◆ DIRECTIVE ◆
Your task is to locate every line holding the string "origin" and to copy each of them.

———

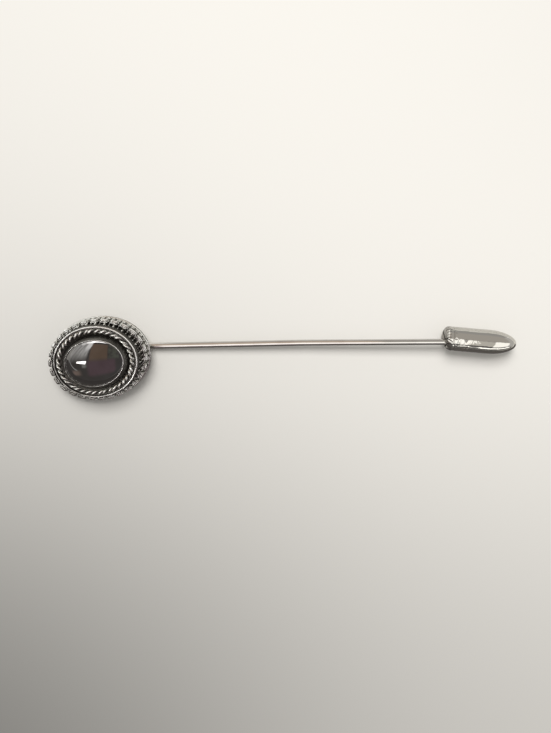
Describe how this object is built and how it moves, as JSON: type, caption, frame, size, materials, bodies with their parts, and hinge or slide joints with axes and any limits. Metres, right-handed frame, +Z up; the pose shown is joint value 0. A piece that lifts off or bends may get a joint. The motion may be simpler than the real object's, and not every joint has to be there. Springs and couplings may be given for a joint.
{
  "type": "stick pin",
  "caption": "Stick pin: oval cabochon in a round-toothed, rope-edged metal setting on a straight wire, with a hollow bullet clutch that slides off the point.",
  "frame": {"origin": "on the surface that the pin lies on, under the middle of its outline", "axes": "+X along the straight part of the wire towards the clutch, +Z up out of the surface"},
  "size_m": [0.076, 0.0138, 0.007],
  "materials": {
    "antique_silver": "cast silver-tone metal with blackened recesses and rubbed bright edges",
    "dark_stone": "polished dark grey-brown stone, close to a mirror",
    "bright_wire": "drawn and plated steel wire",
    "bright_nickel": "bright nickel plate with soft dents"
  },
  "bodies": {
    "pin": {"setting": "antique_silver", "stone": "dark_stone", "pin_stem": "bright_wire"},
    "clutch": {"clutch": "bright_nickel"}
  },
  "joints": [
    {"name": "clutch_slide", "type": "slide", "parent": "pin", "child": "clutch", "axis": [0.9997, 0, 0.0245], "range_m": [0, 0.024]}
  ]
}
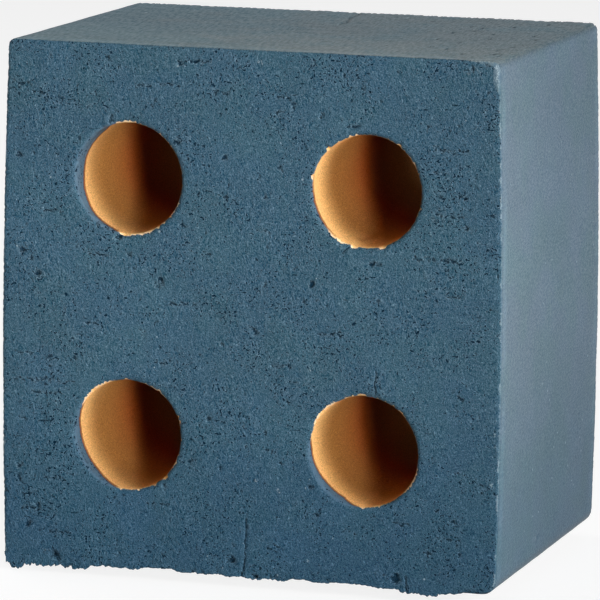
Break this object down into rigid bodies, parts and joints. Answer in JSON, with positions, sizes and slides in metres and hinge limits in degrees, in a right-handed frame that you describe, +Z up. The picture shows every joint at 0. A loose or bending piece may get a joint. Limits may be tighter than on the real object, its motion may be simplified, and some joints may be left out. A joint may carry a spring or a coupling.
{
  "type": "cored clay block",
  "caption": "Squarish extruded clay block with round through cores, glazed outside, for walling, edging or use as a small weight or stand.",
  "frame": {"origin": "centre of the outline at floor level, where the tips of the two burrs stand on the surface under the block", "axes": "+Z up, +Y along the cores from the front cut face to the back one, +X to the right seen from the front"},
  "size_m": [0.14, 0.1, 0.145],
  "materials": {
    "glazed_clay": "satin"
  },
  "bodies": {
    "root": {"block": "glazed_clay"}
  },
  "joints": []
}
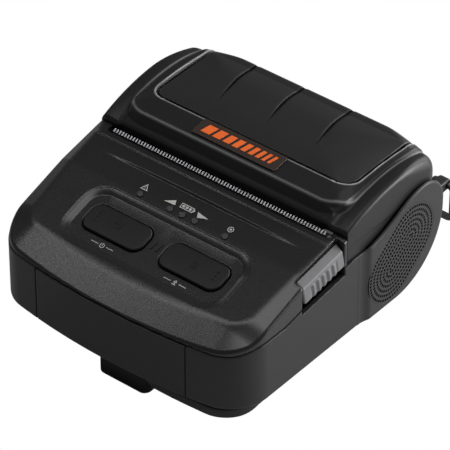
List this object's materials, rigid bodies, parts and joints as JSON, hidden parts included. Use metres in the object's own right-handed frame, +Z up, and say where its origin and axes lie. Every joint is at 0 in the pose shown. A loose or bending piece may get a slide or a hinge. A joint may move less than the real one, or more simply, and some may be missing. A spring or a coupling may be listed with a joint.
{
  "type": "mobile receipt printer",
  "caption": "Portable receipt printer with a hinged roll cover, sloped key panel, toothed tear bar, side release button, slide-out battery and belt clip.",
  "frame": {"origin": "middle of the bounding box, on the flat underside of the belt clip that the printer stands on", "axes": "+X to the right, +Y from the key panel back to the roll cover, +Z up"},
  "size_m": [0.1226, 0.1376, 0.0719],
  "materials": {
    "side_plastic": "fine-grained charcoal moulding",
    "top_plastic": "fine-grained black moulding",
    "cover_plastic": "satin black moulding",
    "window_plastic": "semi-gloss smoked moulding",
    "key_plastic": "satin black keys",
    "grey_plastic": "satin grey moulding",
    "lamp_plastic": "unlit smoked lens",
    "base_plastic": "coarse black moulding",
    "label_orange": "printed orange plate",
    "steel": "bright steel",
    "dark_steel": "blackened steel",
    "rubber": "ground black rubber",
    "board_green": "lacquered circuit board",
    "inner_plastic": "dark grey inner moulding",
    "ivory_plastic": "ivory moulding"
  },
  "bodies": {
    "case": {"lower_case": "side_plastic", "upper_case": "top_plastic", "base_plate": "base_plastic", "belt_clip": "base_plastic", "clip_screw_1": "steel", "clip_screw_2": "steel", "base_screw_1": "steel", "base_screw_2": "steel", "base_screw_3": "steel", "base_screw_4": "steel", "power_switch": "inner_plastic", "feed_switch": "inner_plastic", "key_board": "board_green", "led_error": "lamp_plastic", "led_battery_1": "lamp_plastic", "led_battery_2": "lamp_plastic", "led_battery_3": "lamp_plastic", "led_status": "lamp_plastic", "tear_bar": "steel", "slot_block": "grey_plastic", "print_chassis": "dark_steel", "print_head": "ivory_plastic", "head_holder": "steel", "head_spring": "steel", "stepper_motor": "steel", "idler_axle": "steel", "paper_bucket": "inner_plastic", "paper_sensor": "top_plastic", "hinge_pin_right": "steel", "hinge_pin_left": "steel", "battery_terminal": "inner_plastic", "main_board": "board_green", "board_screw_1": "steel", "board_screw_2": "steel", "dc_jack": "inner_plastic", "usb_socket": "steel", "socket_board": "board_green"},
    "cover": {"cover_shell": "cover_plastic", "cover_window": "window_plastic", "label_plate": "label_orange", "cover_frame": "inner_plastic", "platen_bush_right": "ivory_plastic", "platen_bush_left": "ivory_plastic"},
    "platen": {"platen_shaft": "steel", "platen_rubber": "rubber", "platen_gear": "ivory_plastic"},
    "idler": {"idler_gear": "ivory_plastic"},
    "pinion": {"motor_pinion": "steel"},
    "latch": {"latch_shaft": "steel", "latch_hook_right": "dark_steel", "latch_hook_left": "dark_steel"},
    "release": {"release_button": "grey_plastic"},
    "power_key": {"power_button": "key_plastic"},
    "feed_key": {"feed_button": "key_plastic"},
    "battery": {"battery_pack": "side_plastic"},
    "battery_lock": {"battery_latch": "grey_plastic"},
    "port_flap": {"port_cover": "rubber"},
    "ring_right": {"strap_ring_right": "dark_steel"},
    "ring_left": {"strap_ring_left": "dark_steel"}
  },
  "joints": [
    {"name": "cover_hinge", "type": "hinge", "parent": "case", "child": "cover", "pos_m": [0, 0.05325, 0.0495], "axis": [-1, 0, 0], "range_deg": [0, 70]},
    {"name": "platen_spin", "type": "hinge", "parent": "cover", "child": "platen", "pos_m": [0, 0.00405, 0.054], "axis": [1, 0, 0], "continuous": true},
    {"name": "idler_spin", "type": "hinge", "parent": "case", "child": "idler", "pos_m": [0, -0.00608, 0.04507], "axis": [1, 0, 0], "continuous": true},
    {"name": "pinion_spin", "type": "hinge", "parent": "case", "child": "pinion", "pos_m": [0, -0.01645, 0.04671], "axis": [1, 0, 0], "continuous": true},
    {"name": "release_press", "type": "slide", "parent": "case", "child": "release", "axis": [0, 0, -1], "range_m": [0, 0.0018], "stiffness_N_per_m": 400, "springref_m": -0.001},
    {"name": "latch_turn", "type": "hinge", "parent": "case", "child": "latch", "pos_m": [0, -0.00175, 0.0449], "axis": [1, 0, 0], "range_deg": [0, 15.5]},
    {"name": "power_press", "type": "slide", "parent": "case", "child": "power_key", "axis": [0, 0.2873, -0.9578], "range_m": [0, 0.0005], "stiffness_N_per_m": 600, "springref_m": -0.0005},
    {"name": "feed_press", "type": "slide", "parent": "case", "child": "feed_key", "axis": [0, 0.2873, -0.9578], "range_m": [0, 0.0005], "stiffness_N_per_m": 600, "springref_m": -0.0005},
    {"name": "battery_slide", "type": "slide", "parent": "case", "child": "battery", "axis": [0, -1, 0], "range_m": [0, 0.06]},
    {"name": "battery_lock_slide", "type": "slide", "parent": "case", "child": "battery_lock", "axis": [0, 1, 0], "range_m": [0, 0.003], "stiffness_N_per_m": 300, "springref_m": -0.001},
    {"name": "port_flap_hinge", "type": "hinge", "parent": "case", "child": "port_flap", "pos_m": [-0.0587, -0.04845, 0], "axis": [0, 0, 1], "range_deg": [0, 110]},
    {"name": "ring_right_swing", "type": "hinge", "parent": "case", "child": "ring_right", "pos_m": [0, 0.06645, 0.0456], "axis": [1, 0, 0], "range_deg": [-20, 75]},
    {"name": "ring_left_swing", "type": "hinge", "parent": "case", "child": "ring_left", "pos_m": [0, 0.06645, 0.0456], "axis": [1, 0, 0], "range_deg": [-20, 75]}
  ],
  "couplings": [
    {"joint": "idler_spin", "follows": "platen_spin", "ratio": -0.8},
    {"joint": "pinion_spin", "follows": "platen_spin", "ratio": 2},
    {"joint": "latch_turn", "follows": "release_press", "rad_per_m": 150}
  ]
}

———

◆ COMPLETE ANSWER ◆
  "frame": {"origin": "on the surface that the pin lies on, under the middle of its outline", "axes": "+X along the straight part of the wire towards the clutch, +Z up out of the surface"},
  "frame": {"origin": "centre of the outline at floor level, where the tips of the two burrs stand on the surface under the block", "axes": "+Z up, +Y along the cores from the front cut face to the back one, +X to the right seen from the front"},
List this object's materials, rigid bodies, parts and joints as JSON, hidden parts included. Use metres in the object's own right-handed frame, +Z up, and say where its origin and axes lie. Every joint is at 0 in the pose shown. A loose or bending piece may get a slide or a hinge. A joint may move less than the real one, or more simply, and some may be missing. A spring or a coupling may be listed with a joint.
  "frame": {"origin": "middle of the bounding box, on the flat underside of the belt clip that the printer stands on", "axes": "+X to the right, +Y from the key panel back to the roll cover, +Z up"},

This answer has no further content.